Pero de pronto todo cambia, ambos mueren, y la parábola habla de una inversión de situaciones entre el pobre Lázaro y el rico encerrado en su egoísmo. Mientras Lázaro es acogido en el seno de Abrahán, el rico se queda en un lugar de aflicción. Por primera vez, el rico reacciona. El que no había tenido compasión del mendigo la pide ahora a gritos para sí mismo. El que no había visto a Lázaro cuando lo tenía junto a su puerta lo ve ahora a lo lejos. Según el papa, “los gestos que se piden a Lázaro son semejantes a los que el rico hubiera tenido que hacer y nunca realizó”.
Ahora bien, ¿cuáles son las enseñanzas que, a juicio de Francisco, nos deja esta parábola, leída en tiempo de Cuaresma y en un mundo caracterizado por grandes desigualdades, derivadas de lo que él denomina “la dictadura de la economía sin un rostro y sin un objetivo verdaderamente humano”? Para el obispo de Roma, la primera invitación es a abrir nuestro corazón al otro, porque cada persona es un don, sea un vecino o un pobre desconocido. La Cuaresma, dice, es tiempo propicio para abrir la puerta a cualquier necesitado y reconocer en él o en ella el rostro de Cristo.
En segundo término, el mensaje papal recalca que esta parábola nos pone en guardia frente a la idolatría del dinero. Y en esta línea recuerda que el dinero puede llegar a dominarnos hasta convertirse en un ídolo. Es decir, en lugar de ser un instrumento a nuestro servicio para hacer el bien y ejercer la solidaridad con los demás, el dinero puede someternos, a nosotros y a todo el mundo, a una lógica egoísta que no deja lugar al amor e impide la paz.
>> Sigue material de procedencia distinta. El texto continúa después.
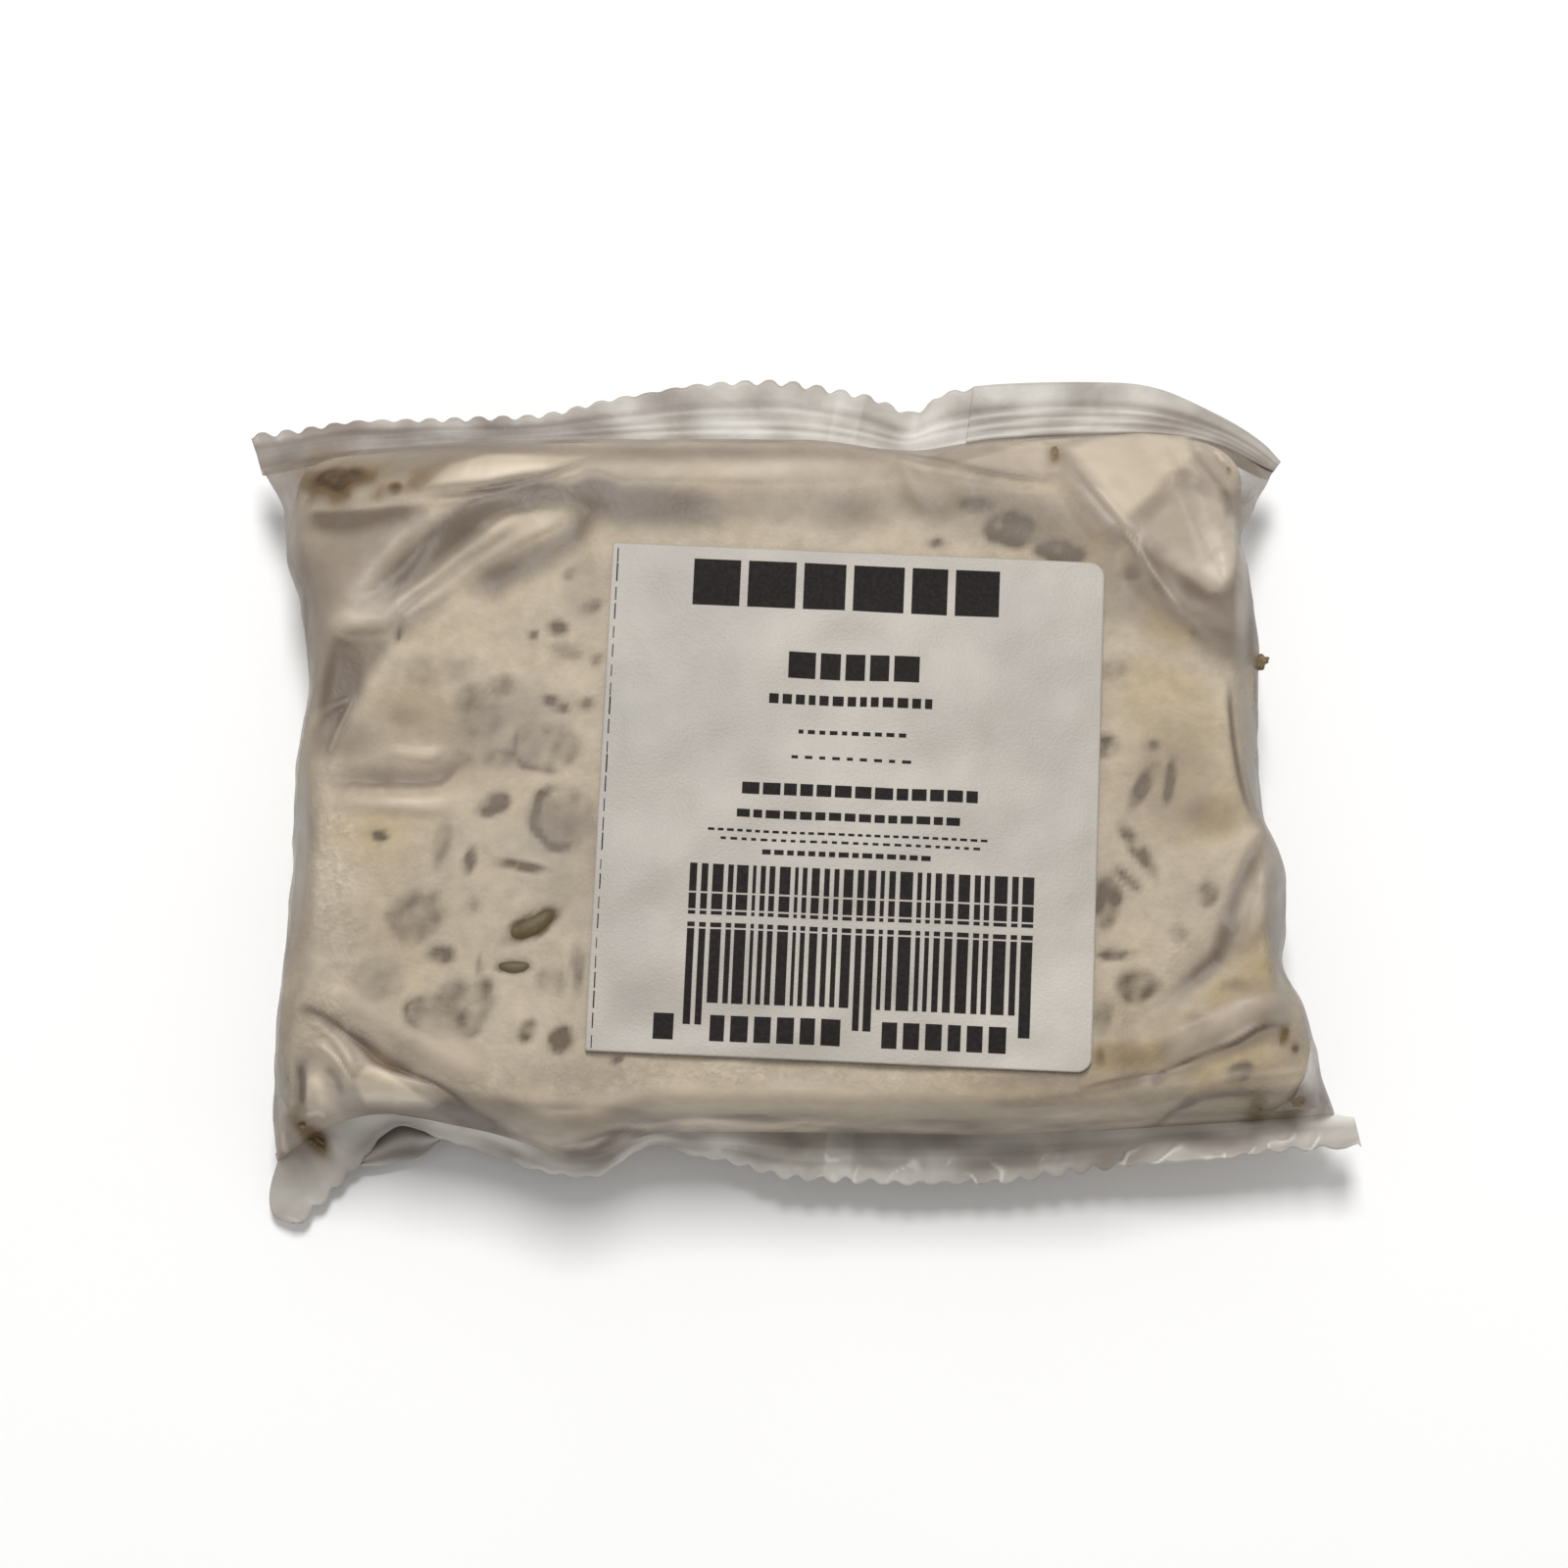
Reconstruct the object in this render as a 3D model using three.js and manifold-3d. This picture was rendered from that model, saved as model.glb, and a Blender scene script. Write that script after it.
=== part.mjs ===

Desde las enseñanzas ofrecidas en esta parábola bíblica, podemos entender la Cuaresma como un buen momento para un nuevo comienzo, cuyo horizonte es revertir la cultura del descarte y promover la del encuentro. Para la consecución de este propósito, hay que colocarse en el lugar donde Dios está: en los olvidados del mundo. Y hay que echar fuera esas tres grandes ambiciones: dinero, poder y vanidad.